Com efeito, o actual Governo destrói a liberdade, impede o diálogo, obriga a calar e obedecer. É assim, de resto, dentro do próprio PS, quando alguns militantes denunciam o clima de medo e intimidação existentes. Quando se sente contestado, Sócrates não discute propostas, ofende. Veja-se a desconsideração reiterada com que agride pessoalmente os seus adversários políticos e o permanente uso de argumentos ad hominem. Vejam-se os comentários grosseiros sobre imagine-se! a maneira de falar de alguns deputados, como aconteceu recentemente, com Francisco Louçã, num debate na Assembleia da República. Sócrates apenas se preocupou em ironizar a ênfase que este deputado colocou no tom de voz quando se referiu aos Bancos, esquecendo-se, porém, de justificar a política de favorecimento do sistema bancário seguida por este Governo e a sua responsabilidade na actual situação económica e social. Vejam-se as injúrias lançadas no recente Congresso do PS, em Espinho, contra pessoas e partidos da oposição, apelidando-os de irresponsáveis, parasitas ou cobardes, precisamente por aqueles que se dizem vítimas da infâmia, da calúnia e do insulto.
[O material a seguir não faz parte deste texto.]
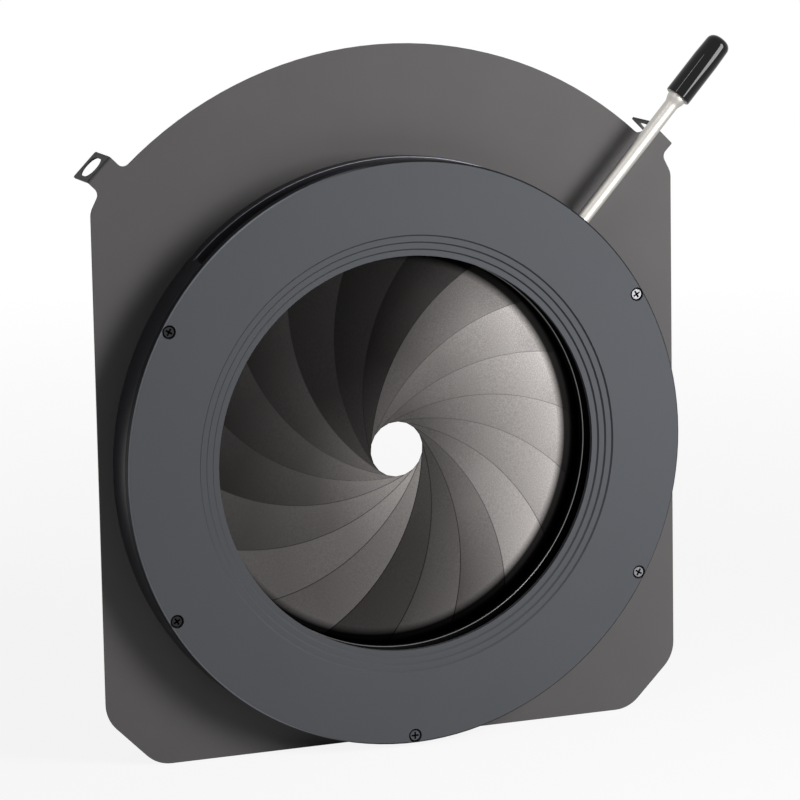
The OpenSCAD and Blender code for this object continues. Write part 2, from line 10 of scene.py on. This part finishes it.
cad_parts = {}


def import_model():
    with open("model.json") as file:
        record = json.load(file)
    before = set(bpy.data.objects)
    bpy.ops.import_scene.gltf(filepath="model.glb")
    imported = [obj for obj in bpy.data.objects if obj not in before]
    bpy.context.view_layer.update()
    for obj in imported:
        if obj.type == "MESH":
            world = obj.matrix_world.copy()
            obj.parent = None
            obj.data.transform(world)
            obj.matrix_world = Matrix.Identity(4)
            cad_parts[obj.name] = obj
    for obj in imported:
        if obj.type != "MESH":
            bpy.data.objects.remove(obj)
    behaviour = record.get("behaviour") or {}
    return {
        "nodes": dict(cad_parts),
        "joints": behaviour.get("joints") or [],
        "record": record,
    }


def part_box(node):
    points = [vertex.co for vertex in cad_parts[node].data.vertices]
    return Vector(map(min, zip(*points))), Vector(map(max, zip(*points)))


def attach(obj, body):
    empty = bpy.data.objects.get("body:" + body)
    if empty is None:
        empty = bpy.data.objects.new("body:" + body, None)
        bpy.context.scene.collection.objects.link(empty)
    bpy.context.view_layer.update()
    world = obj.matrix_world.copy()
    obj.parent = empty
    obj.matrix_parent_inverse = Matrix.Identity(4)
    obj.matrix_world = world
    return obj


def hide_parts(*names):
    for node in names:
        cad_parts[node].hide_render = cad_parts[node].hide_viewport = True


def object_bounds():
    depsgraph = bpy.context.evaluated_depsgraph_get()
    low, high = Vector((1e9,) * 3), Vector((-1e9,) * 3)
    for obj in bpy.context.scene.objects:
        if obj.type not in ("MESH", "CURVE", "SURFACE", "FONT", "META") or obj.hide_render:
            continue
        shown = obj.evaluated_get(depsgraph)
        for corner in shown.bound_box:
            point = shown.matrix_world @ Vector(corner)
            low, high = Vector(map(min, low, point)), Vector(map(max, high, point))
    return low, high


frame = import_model()
cad_box = [list(corner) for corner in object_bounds()]
slot_of = {part["node"]: part["material_slot"] for part in frame["record"]["subparts"]}
joint_place = {joint["name"]: Vector(joint["pos_m"]) for joint in frame["joints"]}
MM = 0.001


# ---- finishes ----
# The two colours that a Mix node takes, and the colour that it gives
MIX_FIRST, MIX_SECOND, MIX_RESULT = 6, 7, 2


def rgb(red, green, blue):
    """A colour given in display values from 0 to 255, as linear light."""
    return (display(red), display(green), display(blue), 1)


def display(value):
    """One display value from 0 to 255, as linear light."""
    value /= 255
    return value / 12.92 if value <= 0.04045 else ((value + 0.055) / 1.055) ** 2.4


class Finish:
    """A principled material and the nodes round it."""

    def __init__(self, name, colour, metallic=0.0, roughness=0.5, specular=0.5):
        self.material = bpy.data.materials.new(name)
        self.material.use_nodes = True
        self.tree = self.material.node_tree
        self.shader = self.tree.nodes["Principled BSDF"]
        self.colour = colour
        self.shader.inputs["Base Color"].default_value = colour
        self.shader.inputs["Metallic"].default_value = metallic
        self.shader.inputs["Roughness"].default_value = roughness
        self.shader.inputs["Specular IOR Level"].default_value = specular

    def add(self, kind, **settings):
        """A node. A setting goes to the input of that name, or else to the property."""
        node = self.tree.nodes.new(kind)
        for name, value in settings.items():
            if name in node.inputs:
                node.inputs[name].default_value = value
            else:
                setattr(node, name, value)
        return node

    def link(self, output, target):
        self.tree.links.new(output, target)

    def math(self, operation, *values):
        """The operation on its values, each a socket or a number."""
        node = self.add("ShaderNodeMath", operation=operation)
        for target, value in zip(node.inputs, values):
            if isinstance(value, bpy.types.NodeSocket):
                self.link(value, target)
            else:
                target.default_value = value
        return node.outputs[0]

    def spread(self, value, low, high, start=0.3, end=0.7):
        """The value mapped from start and end to low and high, and kept between them."""
        ranged = self.add("ShaderNodeMapRange")
        ranged.inputs["From Min"].default_value = start
        ranged.inputs["From Max"].default_value = end
        ranged.inputs["To Min"].default_value = low
        ranged.inputs["To Max"].default_value = high
        self.link(value, ranged.inputs["Value"])
        return ranged.outputs["Result"]

    def noise(self, size, stretch=(1, 1, 1), detail=3, space="Object"):
        """Noise whose features are about that size: metres, or shares of the piece in Generated space."""
        place = self.add("ShaderNodeTexCoord")
        scale = self.add("ShaderNodeMapping")
        scale.inputs["Scale"].default_value = [1 / (size * share) for share in stretch]
        noise = self.add("ShaderNodeTexNoise", Scale=1.0, Detail=detail, Roughness=0.6)
        self.link(place.outputs[space], scale.inputs["Vector"])
        self.link(scale.outputs["Vector"], noise.inputs["Vector"])
        return noise.outputs["Fac"]

    def place(self):
        """The three coordinates of a point of the piece."""
        coordinates = self.add("ShaderNodeTexCoord")
        split = self.add("ShaderNodeSeparateXYZ")
        self.link(coordinates.outputs["Object"], split.inputs[0])
        return split.outputs

    def radius(self, middle_x=0.0, middle_z=0.0):
        """Distance from the optical axis, or from a line beside it."""
        x, y, z = self.place()
        across = self.math("POWER", self.math("SUBTRACT", x, middle_x), 2)
        up = self.math("POWER", self.math("SUBTRACT", z, middle_z), 2)
        return self.math("SQRT", self.math("ADD", across, up))

    def shade(self, factor, colour=None):
        """Colours the surface with the base colour, or with another one's socket, times a factor's socket."""
        mix = self.add("ShaderNodeMix", data_type="RGBA", blend_type="MULTIPLY")
        mix.inputs["Factor"].default_value = 1
        if colour:
            self.link(colour, mix.inputs[MIX_FIRST])
        else:
            mix.inputs[MIX_FIRST].default_value = self.colour
        self.link(factor, mix.inputs[MIX_SECOND])
        self.link(mix.outputs[MIX_RESULT], self.shader.inputs["Base Color"])

    def vary_roughness(self, value, low, high):
        self.link(self.spread(value, low, high), self.shader.inputs["Roughness"])

    def bump(self, value, depth):
        """Relief of that depth in metres."""
        bump = self.add("ShaderNodeBump", Strength=1.0, Distance=depth)
        self.link(value, bump.inputs["Height"])
        self.link(bump.outputs["Normal"], self.shader.inputs["Normal"])

    def round_edges(self, radius):
        """Sharp edges that catch the light as if they were rounded by that radius."""
        bevel = self.add("ShaderNodeBevel", samples=4, Radius=radius)
        self.link(bevel.outputs["Normal"], self.shader.inputs["Normal"])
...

Sócrates ofende na arrogância e na brutalidade do mando, ofende na intolerância, ofende na indignidade com que trata indivíduos e instituições que o contestam. Sócrates não admite outras opiniões e esmaga a diferença. Compreendem-se, por isso, as palavras de Vitorino Magalhães Godinho: Não temos democracia em Portugal, isso é fantasia. [Temos] um Estado corporativo como Salazar sonhou e nunca conseguiu. (Diário de Notícias, 27/2/09).